Task prompt
Would you quote the material below in full and unchanged?

Given information
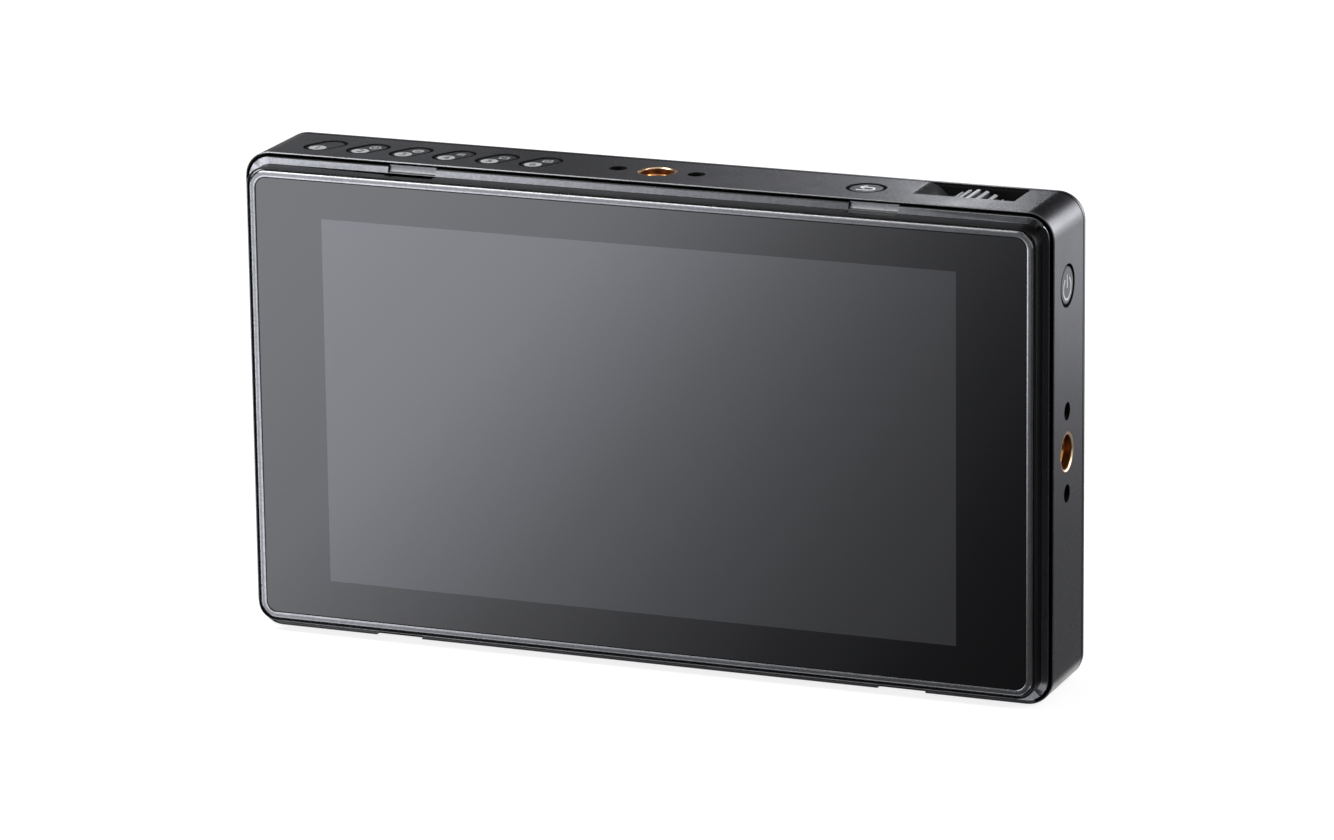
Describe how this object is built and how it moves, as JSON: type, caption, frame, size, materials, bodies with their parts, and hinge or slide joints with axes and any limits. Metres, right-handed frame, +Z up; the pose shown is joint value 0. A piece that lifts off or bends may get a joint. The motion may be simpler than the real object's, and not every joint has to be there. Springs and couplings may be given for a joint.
{
  "type": "camera field monitor",
  "caption": "Slim on-camera monitor: black box with a glossy screen, stepped surround for a clip-on hood, top keys, thumb wheel and brass mounting sockets.",
  "frame": {"origin": "on the flat base, in the middle of the width and of the full depth", "axes": "+X to the right as the viewer sees the screen, +Y from the screen to the battery plate, +Z up"},
  "size_m": [0.1554, 0.0282, 0.09],
  "materials": {
    "body_black": "fine-grained matt coating",
    "ring_black": "satin, fine-grained",
    "bezel_black": "satin black, rounded edge",
    "screen_glass": "gloss black cover glass, screen off",
    "adhesive": "black tape",
    "clear_adhesive": "clear bonding film",
    "panel": "display cell",
    "light_unit": "white frame in a steel tray",
    "sheet_steel": "pressed sheet",
    "ribbon": "flexible circuit",
    "key_black": "moulded, with light marks",
    "board_green": "solder mask",
    "dome_steel": "snap domes",
    "wheel_black": "ribbed grip",
    "steel_pin": "ground",
    "fork_black": "moulded",
    "socket_brass": "turned, threaded",
    "chip": "moulded package",
    "pad_grey": "soft heat pad",
    "sink_aluminium": "sheet",
    "port_steel": "plated shell",
    "port_black": "moulded",
    "contact_gold": "plated blades",
    "screw_black": "blackened steel",
    "spring_steel": "wire"
  },
  "bodies": {
    "monitor_body": {"backlight": "light_unit", "base_socket": "socket_brass", "battery_board": "board_green", "battery_board_screws": "screw_black", "battery_contacts": "contact_gold", "battery_plate": "body_black", "bezel_ring": "bezel_black", "board_screws": "screw_black", "cover_glass": "screen_glass", "cover_screws": "screw_black", "display_bracket": "sheet_steel", "display_ribbon": "ribbon", "frame_screws": "screw_black", "front_frame": "ring_black", "function_board": "board_green", "glass_tape": "adhesive", "hdmi_socket": "port_steel", "headphone_socket": "port_black", "heat_spreader": "sink_aluminium", "heat_spreader_screws": "screw_black", "key_board_screws": "screw_black", "key_domes": "dome_steel", "latch_retainer": "sheet_steel", "latch_spring": "spring_steel", "lcd_panel": "panel", "main_board": "board_green", "main_housing": "body_black", "main_processor": "chip", "optical_adhesive": "clear_adhesive", "plate_screws": "screw_black", "power_board": "board_green", "power_socket": "port_black", "rear_cover": "body_black", "retainer_screws": "screw_black", "return_board": "board_green", "side_socket": "socket_brass", "thermal_pad": "pad_grey", "top_socket": "socket_brass", "usb_socket": "port_steel", "wheel_encoder": "port_black"},
    "function_key_1": {"function_key_1": "key_black"},
    "function_key_2": {"function_key_2": "key_black"},
    "function_key_3": {"function_key_3": "key_black"},
    "function_key_4": {"function_key_4": "key_black"},
    "function_key_5": {"function_key_5": "key_black"},
    "function_key_6": {"function_key_6": "key_black"},
    "return_key": {"return_key": "key_black"},
    "power_key": {"power_key": "key_black"},
    "wheel_carrier": {"wheel_carrier": "fork_black", "wheel_axle": "steel_pin"},
    "thumb_wheel": {"thumb_wheel": "wheel_black"},
    "battery_latch": {"battery_latch": "key_black"}
  },
  "joints": [
    {"name": "function_key_1_press", "type": "slide", "parent": "monitor_body", "child": "function_key_1", "axis": [0, 0, -1], "range_m": [0, 0.0005], "stiffness_N_per_m": 1600},
    {"name": "function_key_2_press", "type": "slide", "parent": "monitor_body", "child": "function_key_2", "axis": [0, 0, -1], "range_m": [0, 0.0005], "stiffness_N_per_m": 1600},
    {"name": "function_key_3_press", "type": "slide", "parent": "monitor_body", "child": "function_key_3", "axis": [0, 0, -1], "range_m": [0, 0.0005], "stiffness_N_per_m": 1600},
    {"name": "function_key_4_press", "type": "slide", "parent": "monitor_body", "child": "function_key_4", "axis": [0, 0, -1], "range_m": [0, 0.0005], "stiffness_N_per_m": 1600},
    {"name": "function_key_5_press", "type": "slide", "parent": "monitor_body", "child": "function_key_5", "axis": [0, 0, -1], "range_m": [0, 0.0005], "stiffness_N_per_m": 1600},
    {"name": "function_key_6_press", "type": "slide", "parent": "monitor_body", "child": "function_key_6", "axis": [0, 0, -1], "range_m": [0, 0.0005], "stiffness_N_per_m": 1600},
    {"name": "return_key_press", "type": "slide", "parent": "monitor_body", "child": "return_key", "axis": [0, 0, -1], "range_m": [0, 0.0005], "stiffness_N_per_m": 1600},
    {"name": "power_key_press", "type": "slide", "parent": "monitor_body", "child": "power_key", "axis": [-1, 0, 0], "range_m": [0, 0.0005], "stiffness_N_per_m": 2000},
    {"name": "wheel_press", "type": "slide", "parent": "monitor_body", "child": "wheel_carrier", "axis": [0, 0, -1], "range_m": [0, 0.0005], "stiffness_N_per_m": 2400},
    {"name": "wheel_spin", "type": "hinge", "parent": "wheel_carrier", "child": "thumb_wheel", "pos_m": [0.059, 0.0006, 0.08235], "axis": [0, 1, 0], "continuous": true},
    {"name": "latch_press", "type": "slide", "parent": "monitor_body", "child": "battery_latch", "axis": [0, -1, 0], "range_m": [0, 0.0024], "stiffness_N_per_m": 600, "deforming": ["latch_spring"]}
  ]
}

Task output
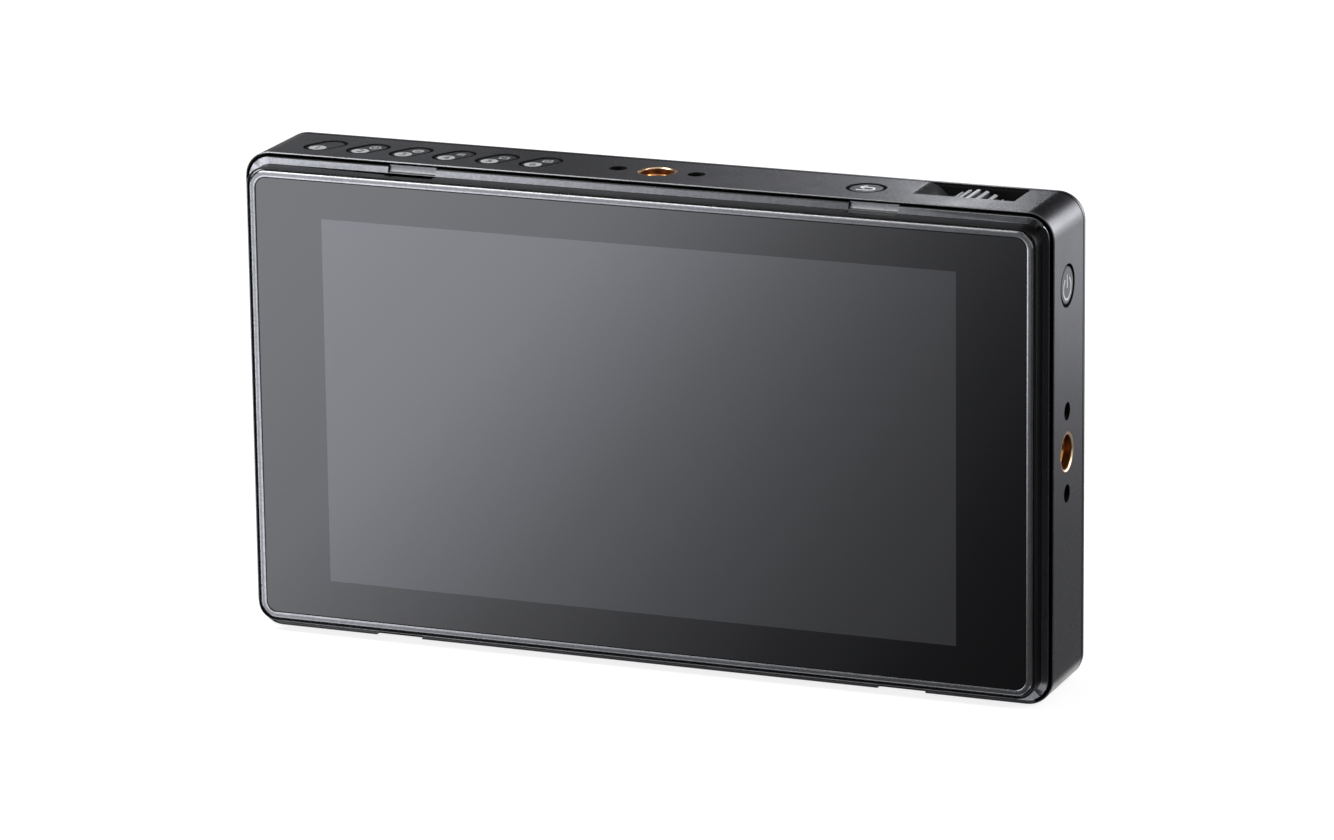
Describe how this object is built and how it moves, as JSON: type, caption, frame, size, materials, bodies with their parts, and hinge or slide joints with axes and any limits. Metres, right-handed frame, +Z up; the pose shown is joint value 0. A piece that lifts off or bends may get a joint. The motion may be simpler than the real object's, and not every joint has to be there. Springs and couplings may be given for a joint.
{
  "type": "camera field monitor",
  "caption": "Slim on-camera monitor: black box with a glossy screen, stepped surround for a clip-on hood, top keys, thumb wheel and brass mounting sockets.",
  "frame": {"origin": "on the flat base, in the middle of the width and of the full depth", "axes": "+X to the right as the viewer sees the screen, +Y from the screen to the battery plate, +Z up"},
  "size_m": [0.1554, 0.0282, 0.09],
  "materials": {
    "body_black": "fine-grained matt coating",
    "ring_black": "satin, fine-grained",
    "bezel_black": "satin black, rounded edge",
    "screen_glass": "gloss black cover glass, screen off",
    "adhesive": "black tape",
    "clear_adhesive": "clear bonding film",
    "panel": "display cell",
    "light_unit": "white frame in a steel tray",
    "sheet_steel": "pressed sheet",
    "ribbon": "flexible circuit",
    "key_black": "moulded, with light marks",
    "board_green": "solder mask",
    "dome_steel": "snap domes",
    "wheel_black": "ribbed grip",
    "steel_pin": "ground",
    "fork_black": "moulded",
    "socket_brass": "turned, threaded",
    "chip": "moulded package",
    "pad_grey": "soft heat pad",
    "sink_aluminium": "sheet",
    "port_steel": "plated shell",
    "port_black": "moulded",
    "contact_gold": "plated blades",
    "screw_black": "blackened steel",
    "spring_steel": "wire"
  },
  "bodies": {
    "monitor_body": {"backlight": "light_unit", "base_socket": "socket_brass", "battery_board": "board_green", "battery_board_screws": "screw_black", "battery_contacts": "contact_gold", "battery_plate": "body_black", "bezel_ring": "bezel_black", "board_screws": "screw_black", "cover_glass": "screen_glass", "cover_screws": "screw_black", "display_bracket": "sheet_steel", "display_ribbon": "ribbon", "frame_screws": "screw_black", "front_frame": "ring_black", "function_board": "board_green", "glass_tape": "adhesive", "hdmi_socket": "port_steel", "headphone_socket": "port_black", "heat_spreader": "sink_aluminium", "heat_spreader_screws": "screw_black", "key_board_screws": "screw_black", "key_domes": "dome_steel", "latch_retainer": "sheet_steel", "latch_spring": "spring_steel", "lcd_panel": "panel", "main_board": "board_green", "main_housing": "body_black", "main_processor": "chip", "optical_adhesive": "clear_adhesive", "plate_screws": "screw_black", "power_board": "board_green", "power_socket": "port_black", "rear_cover": "body_black", "retainer_screws": "screw_black", "return_board": "board_green", "side_socket": "socket_brass", "thermal_pad": "pad_grey", "top_socket": "socket_brass", "usb_socket": "port_steel", "wheel_encoder": "port_black"},
    "function_key_1": {"function_key_1": "key_black"},
    "function_key_2": {"function_key_2": "key_black"},
    "function_key_3": {"function_key_3": "key_black"},
    "function_key_4": {"function_key_4": "key_black"},
    "function_key_5": {"function_key_5": "key_black"},
    "function_key_6": {"function_key_6": "key_black"},
    "return_key": {"return_key": "key_black"},
    "power_key": {"power_key": "key_black"},
    "wheel_carrier": {"wheel_carrier": "fork_black", "wheel_axle": "steel_pin"},
    "thumb_wheel": {"thumb_wheel": "wheel_black"},
    "battery_latch": {"battery_latch": "key_black"}
  },
  "joints": [
    {"name": "function_key_1_press", "type": "slide", "parent": "monitor_body", "child": "function_key_1", "axis": [0, 0, -1], "range_m": [0, 0.0005], "stiffness_N_per_m": 1600},
    {"name": "function_key_2_press", "type": "slide", "parent": "monitor_body", "child": "function_key_2", "axis": [0, 0, -1], "range_m": [0, 0.0005], "stiffness_N_per_m": 1600},
    {"name": "function_key_3_press", "type": "slide", "parent": "monitor_body", "child": "function_key_3", "axis": [0, 0, -1], "range_m": [0, 0.0005], "stiffness_N_per_m": 1600},
    {"name": "function_key_4_press", "type": "slide", "parent": "monitor_body", "child": "function_key_4", "axis": [0, 0, -1], "range_m": [0, 0.0005], "stiffness_N_per_m": 1600},
    {"name": "function_key_5_press", "type": "slide", "parent": "monitor_body", "child": "function_key_5", "axis": [0, 0, -1], "range_m": [0, 0.0005], "stiffness_N_per_m": 1600},
    {"name": "function_key_6_press", "type": "slide", "parent": "monitor_body", "child": "function_key_6", "axis": [0, 0, -1], "range_m": [0, 0.0005], "stiffness_N_per_m": 1600},
    {"name": "return_key_press", "type": "slide", "parent": "monitor_body", "child": "return_key", "axis": [0, 0, -1], "range_m": [0, 0.0005], "stiffness_N_per_m": 1600},
    {"name": "power_key_press", "type": "slide", "parent": "monitor_body", "child": "power_key", "axis": [-1, 0, 0], "range_m": [0, 0.0005], "stiffness_N_per_m": 2000},
    {"name": "wheel_press", "type": "slide", "parent": "monitor_body", "child": "wheel_carrier", "axis": [0, 0, -1], "range_m": [0, 0.0005], "stiffness_N_per_m": 2400},
    {"name": "wheel_spin", "type": "hinge", "parent": "wheel_carrier", "child": "thumb_wheel", "pos_m": [0.059, 0.0006, 0.08235], "axis": [0, 1, 0], "continuous": true},
    {"name": "latch_press", "type": "slide", "parent": "monitor_body", "child": "battery_latch", "axis": [0, -1, 0], "range_m": [0, 0.0024], "stiffness_N_per_m": 600, "deforming": ["latch_spring"]}
  ]
}